В Версале Бисмарк основал второй германский рейх. Единство Германии было возглашено сразу после великой победы — в момент неодолимой мощи и высшего восторга. Победа была одержана над Наполеоном III, считавшимся продолжателем дела великого Наполеона: благодаря преклонению перед легендарным именем он вознесся как наследник его духа. Версаль был также резиденцией Людовика XIV, им самим построенной. Из всех французских владык до Наполеона Людовик XIV нанес немцам самые чувствительные раны. Благодаря ему Франция поглотила Страсбург с его собором.

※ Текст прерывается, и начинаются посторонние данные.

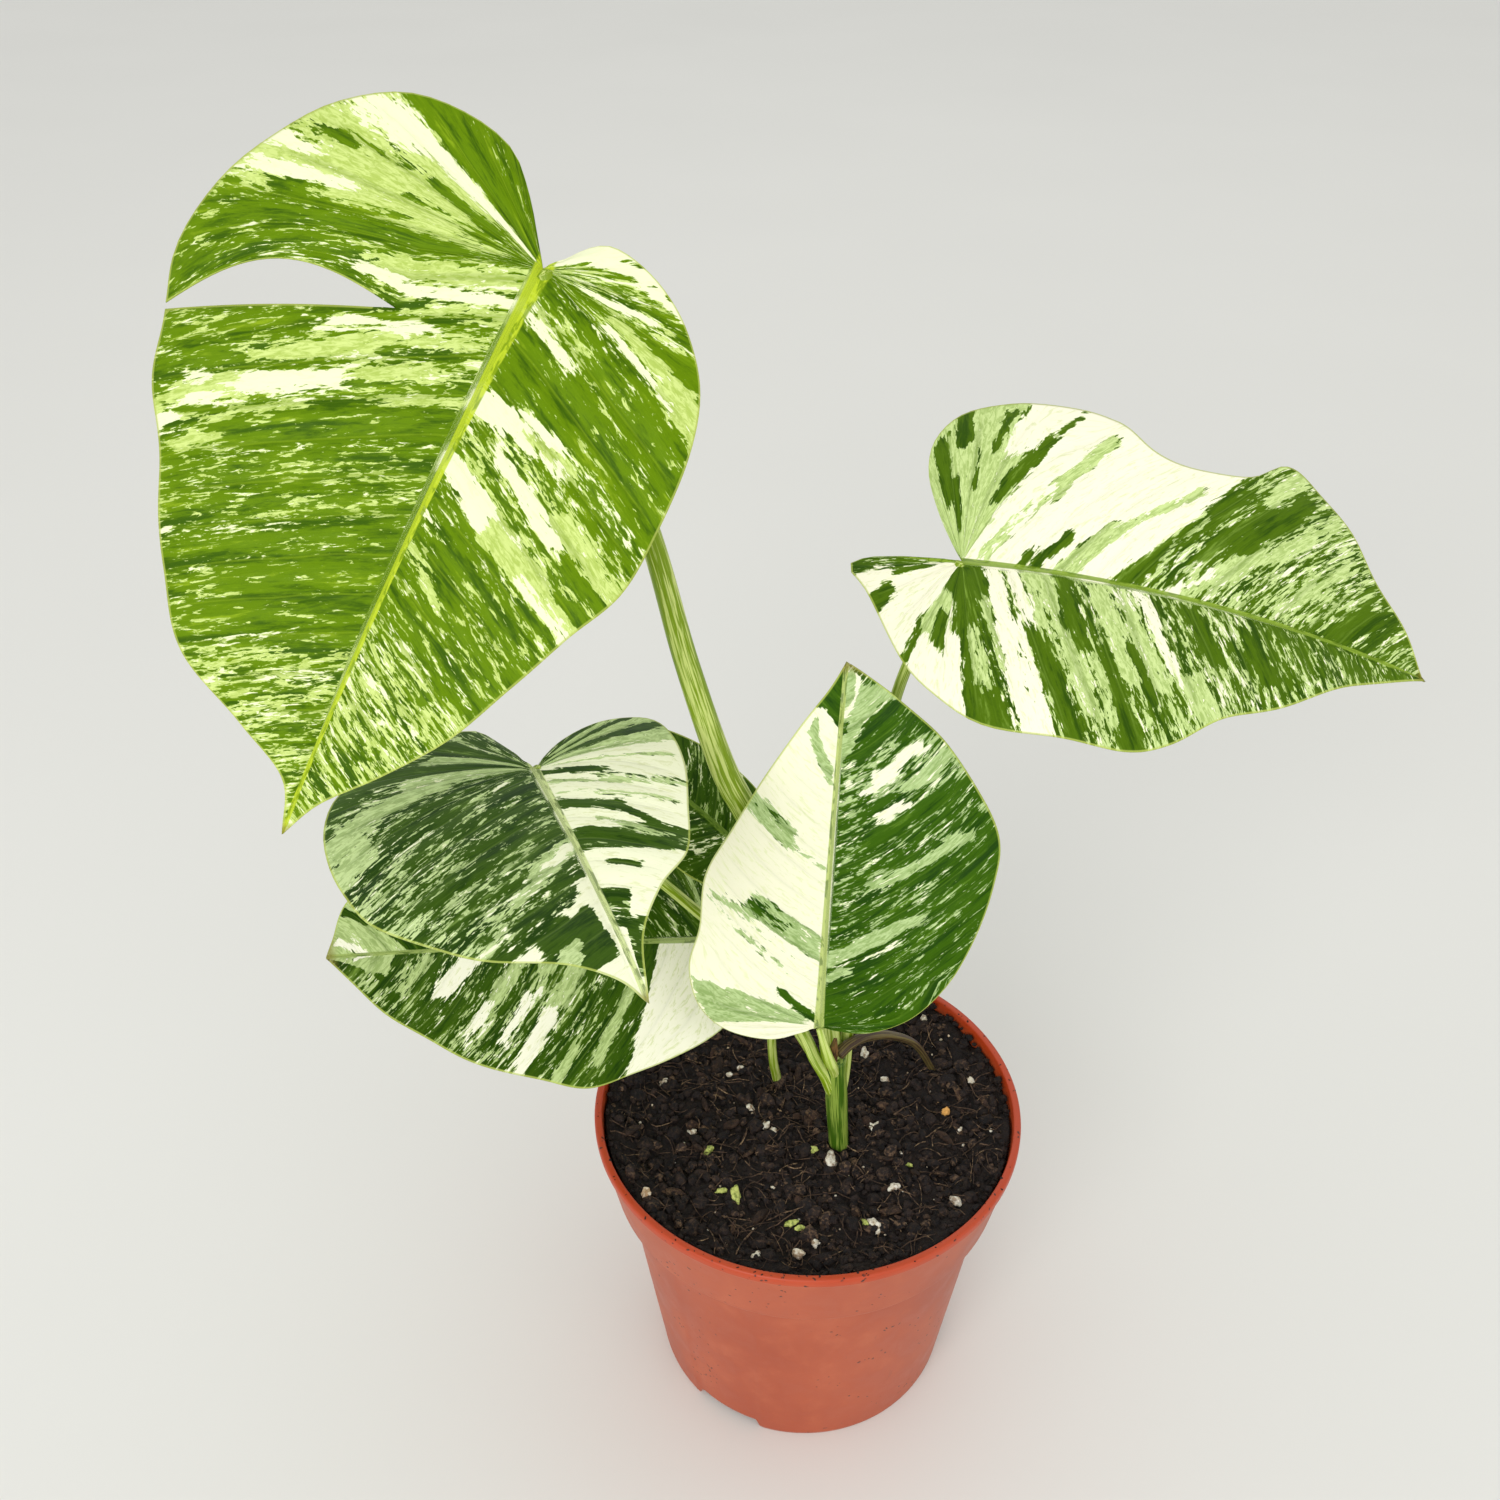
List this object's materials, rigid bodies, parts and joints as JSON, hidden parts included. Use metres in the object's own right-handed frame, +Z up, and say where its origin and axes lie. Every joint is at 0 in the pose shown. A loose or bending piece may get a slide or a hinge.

Его войска опустошили Гейдельбергский замок.
Имперская декларация в Версале казалась поэтому результатом объединенной победы над Людовиком XIV и Наполеоном вместе взятыми, к тому же достигнутой в одиночку, без всяких союзников. На немца в те времена она должна была оказывать именно такое воздействие; есть достаточно свидетельств, что так оно и было. Имя «Версаль» было связано с величайшим триумфом в новой немецкой истории.
Всякий раз, когда Гитлер упоминал пресловутый «диктат», вместе с ним проскальзывало воспоминание о тогдашнем триумфе, воспринимавшееся слушателями как обещание. Враги должны были бы слышать в этих словах угрозу войны и реванша, если бы они имели уши, чтобы слышать. Без преувеличения можно сказать, что все важнейшие лозунги национал-социалистов, за исключением тех, что касались евреев, можно получить путем расщепления слов «Версальский диктат»: «Третий рейх», «Зиг хайль» и так далее. Весь смысл нацистского движения сконцентрировался в этом словосочетании. Версаль — это поражение, которое должно стать победой; это запрещенная армия, которую для этой цели следует восстановить.

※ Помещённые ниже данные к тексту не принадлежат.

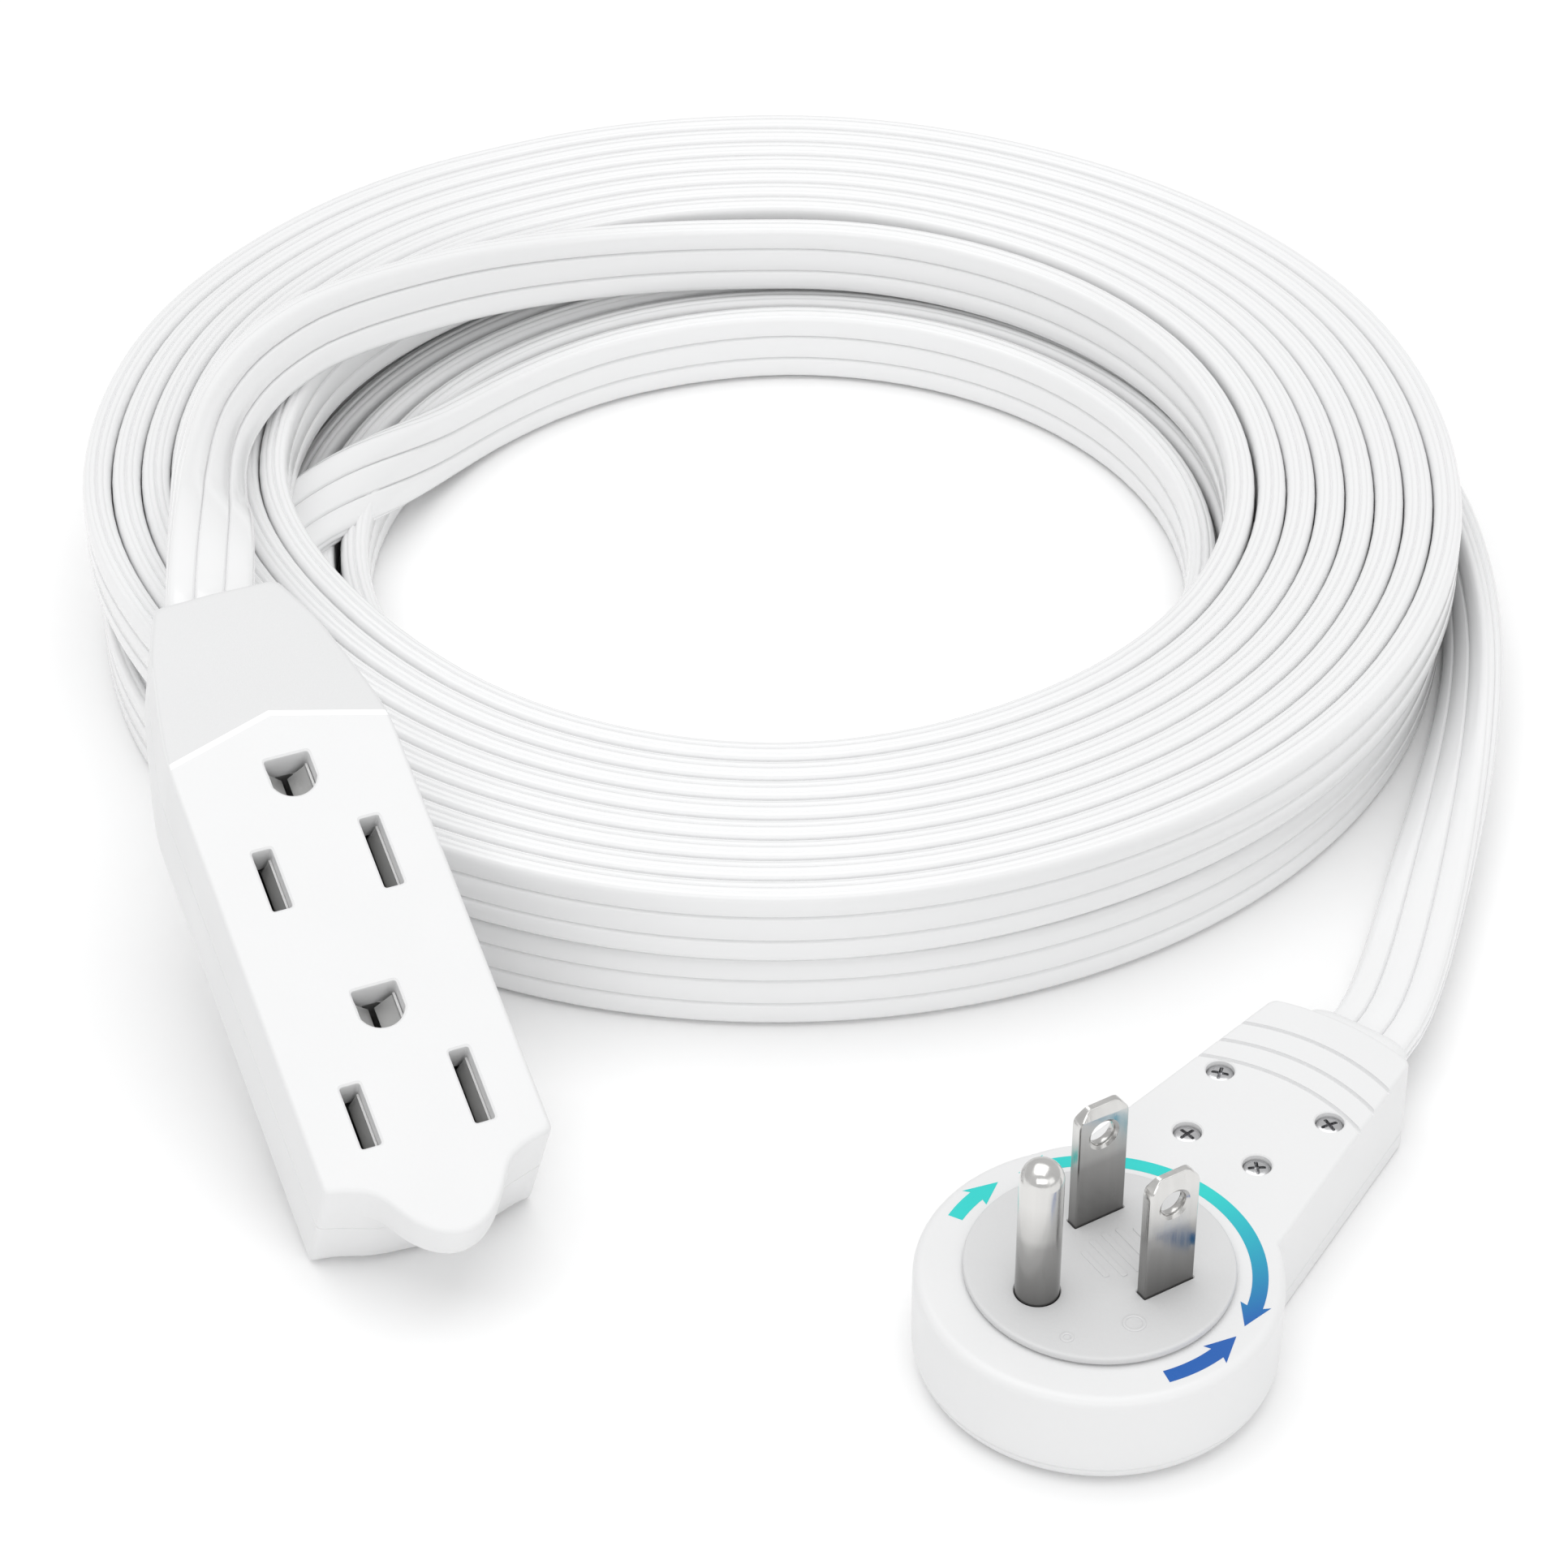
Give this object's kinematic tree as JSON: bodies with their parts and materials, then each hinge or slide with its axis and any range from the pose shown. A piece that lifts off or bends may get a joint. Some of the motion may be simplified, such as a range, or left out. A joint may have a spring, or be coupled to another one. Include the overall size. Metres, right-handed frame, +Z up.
{
  "type": "extension cord",
  "caption": "Flat white indoor extension cord with a rotating right-angle grounded plug, a coiled flat cable and a slim tap with grounded outlets.",
  "frame": {"origin": "floor point under the middle of the bounding box of plug and tap, without the free cable", "axes": "+Z up; the plug lies prongs up at +X, the tap leans at -X, and the coil lies behind them at +Y"},
  "size_m": [0.179, 0.2467, 0.046],
  "materials": {
    "white_shell": "smooth, slightly glossy moulded shell",
    "white_rotor": "smooth, slightly glossy moulded disc",
    "grey_insert": "plain moulded insert",
    "ivory_insert": "plain moulded insulator",
    "cable_jacket": "smooth flexible jacket with shallow grooves",
    "boot_rubber": "soft white strain relief",
    "prong_metal": "nickel plated",
    "screw_steel": "plated steel",
    "contact_brass": "bright brass",
    "lead_black": "thin lead insulation",
    "lead_white": "thin lead insulation",
    "lead_green": "thin lead insulation"
  },
  "bodies": {
    "cord_set": {"plug_base": "white_shell", "plug_cover": "white_shell", "plug_screws": "screw_steel", "plug_boot": "boot_rubber", "plug_cord_tail": "cable_jacket", "plug_clamp": "grey_insert", "ring_carrier": "ivory_insert", "neutral_ring": "contact_brass", "hot_ring": "contact_brass", "ground_contact": "contact_brass", "plug_hot_lead": "lead_black", "plug_neutral_lead": "lead_white", "plug_ground_lead": "lead_green", "tap_upper_shell": "white_shell", "tap_lower_shell": "white_shell", "tap_dividers": "grey_insert", "tap_screws": "screw_steel", "tap_boot": "boot_rubber", "tap_cord_tail": "cable_jacket", "tap_clamp": "grey_insert", "tap_hot_bus": "contact_brass", "tap_neutral_bus": "contact_brass", "tap_ground_bus": "contact_brass", "tap_hot_lead": "lead_black", "tap_neutral_lead": "lead_white", "tap_ground_lead": "lead_green", "cord_coil": "cable_jacket", "cord_tap_lead": "cable_jacket", "cord_plug_lead": "cable_jacket"},
    "rotor": {"rotor_disc": "white_rotor", "rotor_back": "grey_insert", "rotor_rivets": "screw_steel", "hot_blade": "prong_metal", "neutral_blade": "prong_metal", "ground_pin": "prong_metal", "hot_wiper": "contact_brass", "neutral_wiper": "contact_brass", "ground_wiper": "contact_brass"}
  },
  "joints": [
    {"name": "rotor_spin", "type": "hinge", "parent": "cord_set", "child": "rotor", "pos_m": [0.0349, -0.0314, 0.0124], "axis": [0, 0, 1], "continuous": true}
  ]
}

Пожалуй, здесь надо обратиться к символу движения — свастике. Ее воздействие двояко: воздействие знака и воздействие слова. В обоих случаях оно мрачно и жестоко. В самом знаке есть что-то от двух изломанных виселиц. Он как-то увертливо угрожает созерцателю, будто бы хочет сказать: «Погоди, ты еще увидишь, кто здесь будет висеть». Поскольку свастика заключает в себе момент вращательного движения, то оно содержит в себе угрозу колесования, напоминая о переломанных членах тех, кого реально казнили таким способом.

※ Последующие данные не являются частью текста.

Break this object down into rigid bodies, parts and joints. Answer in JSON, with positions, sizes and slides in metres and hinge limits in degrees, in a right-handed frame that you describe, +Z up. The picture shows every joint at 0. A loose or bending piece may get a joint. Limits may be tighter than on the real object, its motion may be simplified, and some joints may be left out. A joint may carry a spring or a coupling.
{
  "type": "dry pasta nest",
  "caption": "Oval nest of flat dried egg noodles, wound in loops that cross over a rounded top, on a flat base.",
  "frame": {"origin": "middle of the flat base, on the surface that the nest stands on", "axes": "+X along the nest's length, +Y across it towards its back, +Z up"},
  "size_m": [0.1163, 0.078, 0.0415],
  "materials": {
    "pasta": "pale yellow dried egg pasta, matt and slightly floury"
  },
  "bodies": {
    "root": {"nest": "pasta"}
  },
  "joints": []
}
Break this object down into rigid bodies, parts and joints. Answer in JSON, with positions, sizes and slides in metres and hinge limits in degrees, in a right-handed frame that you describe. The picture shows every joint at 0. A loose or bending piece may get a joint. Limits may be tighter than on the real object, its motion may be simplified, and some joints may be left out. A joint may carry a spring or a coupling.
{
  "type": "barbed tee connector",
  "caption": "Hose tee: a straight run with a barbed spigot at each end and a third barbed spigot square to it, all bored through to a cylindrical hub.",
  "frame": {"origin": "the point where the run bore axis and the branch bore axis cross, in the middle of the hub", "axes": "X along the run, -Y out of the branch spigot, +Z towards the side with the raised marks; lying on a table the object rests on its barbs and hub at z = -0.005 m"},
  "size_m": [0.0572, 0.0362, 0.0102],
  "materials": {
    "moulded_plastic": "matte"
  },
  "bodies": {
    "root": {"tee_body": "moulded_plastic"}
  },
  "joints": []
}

Слово (Hakenkreuz — крючковатый крест, крест с крючьями, произносится как «хакенкройц». — Перев.) унаследовало от христианского креста его мрачные, кровавые свойства — это крест, на котором распинают. «Крюк» напоминает о том, как «зацепляют крюком», то есть ставят подножку мальчики, и как бы обещает своим сторонникам множество жертв, которых принудят к падению. Для некоторых здесь открывается ассоциация с военной службой и слышится звук крючьев соударяемых шпор. Во всяком случае, угроза страшной казни соединена здесь с тонким коварством и отдаленно звучащим напоминанием о военной дисциплине.
Инфляция и масса
Инфляция — это массовый процесс в подлинном и точном смысле слова. Дезорганизующее воздействие, которое она оказывает на население целых стран, ни в коем случае не ограничивается самим моментом инфляции. Можно сказать, что в наших современных цивилизациях, кроме войн и революций, нет ничего, что можно было бы сравнить с инфляцией по ее далеко идущим последствиям. Потрясения, которые она вызывает, столь глубоки, что о них предпочитают умолчать и забыть. А может быть, просто боятся признать за деньгами, ценность которых люди искусственно устанавливают сами, массообразующий эффект, который далеко превосходит их изначальное предназначение и таит в себе нечто алогичное и бесконечно постыдное.
Остановимся на этом подробнее и сначала скажем кое-что о психологических свойствах самих денег. Деньги могут служить массовым символом; но в отличие от других символов, разобранных выше, в деньгах единицы, из умножения которых при определенных обстоятельствах возникает масса, подчеркнуто обособлены. Каждая монета четко ограничена и имеет собственный вес, она опознается с первого же взгляда, она свободно переходит из рук в руки и непрерывно меняет свое соседство. Часто на ней отчеканен профиль властителя, по имени которого она и называется, особенно если это ценная монета. Были луидоры, талеры Марии-Терезии. Монета воспринимается как ощутимая личность. Рука, в которой она зажата, чувствует ее целиком, со всеми гранями и плоскостями. Человеку свойственна по отношению к ней своего рода нежность, ибо она может дать каждому, что он желает, и это наделяет ее личностным «характером». В одном отношении монета превосходит живое существо: металлическая плотность и твердость гарантирует «вечность» ее состава; ее ничем, кроме огня, не разрушить. Она не вырастает по величине: готовой выходит она из-под пресса и должна оставаться тем, что она есть; меняться ей нельзя.